International corporations were moving into the vacancy left by the studio moguls. The MPAA ratings system that supplanted the old Production Code in 1968, lauded as an enlightened step forward at the time (Midnight Cowboy, in 1969, was the first, and only, X-rated movie to win a Best Picture Oscar), would emerge as yet a new twist on the old suppression. It reined in the sex while encouraging All-American violence, reserving its kiss of death, the X or later the NC-17 rating, for upstart indies and those unaligned with the great studio powers.
The undercurrent that should have proven most troubling to would-be optimists, though, was the rebirth of the traditional Hollywood blockbuster. The tentpole genre looked like it had taken a turn for the worse after such top grossers as Mary Poppins (1964) and My Fair Lady (1965) gave way to brash, moneymaking newcomers like Mike Nichols’s The Graduate or an epic masterpiece like Francis Coppola’s The Godfather, Part I (1972). Even William Friedkin’s The Exorcist (1973), despite its pulpy origins, demonstrated the triumph of artistic inspiration over generic conventions.

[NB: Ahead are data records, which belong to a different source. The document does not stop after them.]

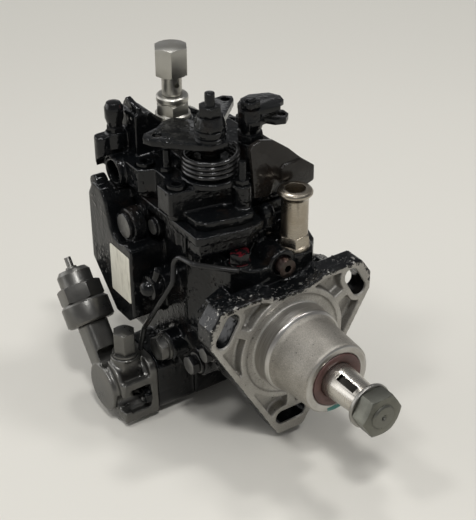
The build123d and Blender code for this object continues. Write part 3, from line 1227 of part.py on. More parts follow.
# ---------------------------------------------------------------- fittings on top
def overflow_adapter():
    base = OVERFLOW_BASE_Z
    body = turned([
        (0, -6), (OVERFLOW_STEM_R, -6), (OVERFLOW_STEM_R, 0),
        (OVERFLOW_SEAT_R, 0), (OVERFLOW_SEAT_R, 2.4), (8.4, 3.2),
        (8.4, 9.5), (8.9, 10.2), (8.9, 12.6), (8.0, 13.4), (4.1, 13.4), (4.1, -6), (0, -6),
    ])
    body += hexagon(OVERFLOW_HEX_FLATS, 6.0, 3.0) - Cylinder(6.0, 60)
    return Pos(OVERFLOW_X, OVERFLOW_Y, base) * (body - Cylinder(4.1, 60))


def overflow_bolt():
    """Hollow bolt that holds the return-line banjo."""
    seat = OVERFLOW_BASE_Z + 13.4
    hexa_height = 16.0
    stem_end = OVERFLOW_TOP_Z - hexa_height
    stem = turned([
        (0, -14), (4.0, -14), (4.0, -0.3), (OVERFLOW_STEM_R, 0), (OVERFLOW_STEM_R, stem_end - seat + 1),
        (0, stem_end - seat + 1),
    ])
    bolt = stem + hexagon(OVERFLOW_BOLT_FLATS, hexa_height, stem_end - seat)
    bolt = Pos(OVERFLOW_X, OVERFLOW_Y, seat + 0.3) * bolt
    hole_z = seat + 6.5
    return bolt - Pos(OVERFLOW_X, OVERFLOW_Y, hole_z) * Rot(90, 0, 40) * Cylinder(1.4, 20)


def inlet_tube():
    height = INLET_TOP_Z - INLET_BASE_Z
    profile = [
        (INLET_BORE_R, 0), (INLET_TUBE_R + 1.4, 0), (INLET_TUBE_R + 1.4, 2.2), (INLET_TUBE_R, 2.6),
        (INLET_TUBE_R, height - 5.5), (INLET_BEAD_R - 0.7, height - 3.4), (INLET_BEAD_R, height - 2.6),
        (INLET_BEAD_R, height - 1.6), (INLET_BEAD_R - 0.7, height - 0.6), (INLET_TUBE_R, height),
        (INLET_BORE_R, height),
    ]
    tube = turned(profile)
    nut = hexagon(INLET_HEX_FLATS, INLET_HEX_HEIGHT, 0.4) - Cylinder(INLET_BORE_R + 0.2, 50)
    return Pos(INLET_X, INLET_Y, INLET_BASE_Z) * (tube + nut)


def regulating_valve():
    """Pressure regulating valve plug, screwed in along the drive axis direction."""
    body = rod_y(VALVE_END_R, VALVE_FRONT, VALVE_REAR, VALVE_X, VALVE_Z)
    head = hexagon(9.0, VALVE_SHOULDER - VALVE_FRONT - 1.5)
    body += aim(head, (VALVE_X, VALVE_SHOULDER, VALVE_Z), (0, -1, 0))
    return body - aim(hexagon(4.0, 4.0), (VALVE_X, VALVE_FRONT - 0.01, VALVE_Z), (0, 1, 0))


def shelf_bolt():
    base = SHELF_Z + 1.5
    bolt = rod_z(3.0, base - 9, base + 1, SHELF_BOLT_X, SHELF_BOLT_Y)
    bolt += rod_z(5.9, base, base + 1.2, SHELF_BOLT_X, SHELF_BOLT_Y)
    return bolt + Pos(SHELF_BOLT_X, SHELF_BOLT_Y, base + 1.2) * hexagon(SHELF_BOLT_FLATS, 6.0)


def acorn_plug():
    dome = turned([
        (0, -2), (2.0, -2), (2.0, 0), (5.2, 0), (5.2, 1.2), (4.4, 1.3), (4.4, 8), (3.6, 10.6),
        (2.0, 12), (0, 12.4),
    ])
    return Pos(ACORN_X, ACORN_Y, CUT_BACK_Z) * (dome + hexagon(ACORN_FLATS, 5.0, 1.2))


# ---------------------------------------------------------------- timing device
def timing_bolt_places():
    spread = TIMING_BOLT_SPREAD
    steps = ((-1, -0.25), (1, -0.25), (0.25, 1), (-0.25, -1))
    return [(TIMING_Y + dy * spread, TIMING_Z + dz * spread) for dy, dz in steps]


def solenoid_direction():
    return (0, sin(radians(SOLENOID_TILT)), cos(radians(SOLENOID_TILT)))


def along_solenoid(distance):
    _, dy, dz = solenoid_direction()
    return (SOLENOID_X, TIMING_Y + dy * distance, TIMING_Z + dz * distance)


def timing_cover_left():
    """Cast cover of the timing piston; it carries the tilted solenoid on an arm."""
    plane = Plane(origin=(TIMING_LEFT, TIMING_Y, TIMING_Z), x_dir=(0, 1, 0), z_dir=(-1, 0, 0))
    cover = extrude(plane * timing_section(TIMING_HALF, TIMING_CORNER_R), TIMING_FLANGE_THICK)
    cover += rod_x(TIMING_DRUM_R, TIMING_COVER_END, TIMING_LEFT, TIMING_Y, TIMING_Z)
    cover += block(TIMING_COVER_END + 1, TIMING_LEFT, TIMING_Y - TIMING_HALF + 0.4, TIMING_Y - 6,
                   TIMING_Z - TIMING_HALF + 2, TIMING_Z + 10)
    cover += rod_x(TIMING_CAP_R, TIMING_CAP_END, TIMING_COVER_END, TIMING_Y, TIMING_Z)
    arm = Box(15, 17, SOLENOID_ARM_END - 8, align=(Align.CENTER, Align.CENTER, Align.MIN))
    arm = fillet(arm.edges().filter_by(Axis.Z), 3.5)
    cover += aim(arm, along_solenoid(8), solenoid_direction(), 90)
    cover += rod_z(8.5, TIMING_Z + 12, TIMING_Z + TIMING_HALF + 2, -65.5, TIMING_Y - 4)
    cover -= block(-71, -58, TIMING_Y - TIMING_HALF - 1, TIMING_Y - TIMING_HALF + 4.5,
                   TIMING_Z - 11, TIMING_Z + 5)
    cover -= block(-73, -60, TIMING_Y - 15, TIMING_Y - 11, TIMING_Z + 7, TIMING_Z + 20)
    for y, z in timing_bolt_places():
        cover -= rod_x(TIMING_BOLT_FLATS / 2 + 1.8, TIMING_COVER_END - 1,
                       TIMING_LEFT - TIMING_FLANGE_THICK, y, z)
        cover -= rod_x(TIMING_BOLT_R + SEAT, TIMING_COVER_END, TIMING_LEFT + 1, y, z)
    cover -= rod_x(PISTON_R - 2, TIMING_LEFT - 12, TIMING_LEFT + 1, TIMING_Y, TIMING_Z)
    cover -= rod_z(4.0 + SEAT, TIMING_Z + 14, TIMING_Z + 40, -65.5, TIMING_Y - 4)
    return cover - aim(Cylinder(5 + SEAT, 14, align=(Align.CENTER, Align.CENTER, Align.MIN)),
                       along_solenoid(SOLENOID_ARM_END - 12), solenoid_direction())


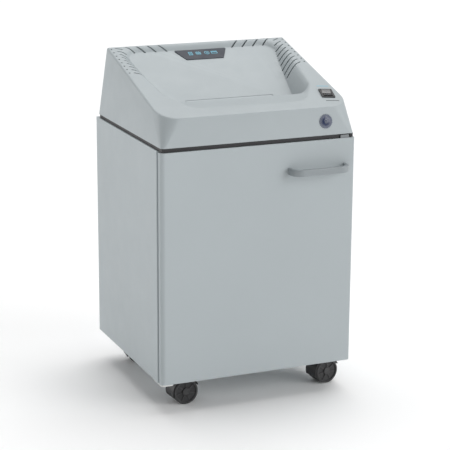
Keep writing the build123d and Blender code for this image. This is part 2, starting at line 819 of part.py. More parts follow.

But The Exorcist also foreshadowed diabolical and disastrous developments. Literally disastrous: disaster movies were the latest rage, ranging from the campily sublime Poseidon Adventure (1972) to the merely camp Airport (1970) and its subsequent franchise. They reflected, however crudely, in ways more subtle auteur works could not, the growing anxiety and impotence of the pre- and post-Watergate era, a time of betrayal followed by the feckless age of Ford, Carter, oil embargos, mutton-chop sideburns, and wide ties.
It took Jaws (1975), however, to make people afraid to go into the water. Not just audiences terrified of the giant shark, which in the poster looks like a fusion of a devouring penis and a vagina dentata, but studio green-lighters began to fear the deep waters of arty movies, preferring the sure profit of “high concept.” That being, in Steven Spielberg’s infamous dictum, the belief that any successful movie could be explained in 25 words or less.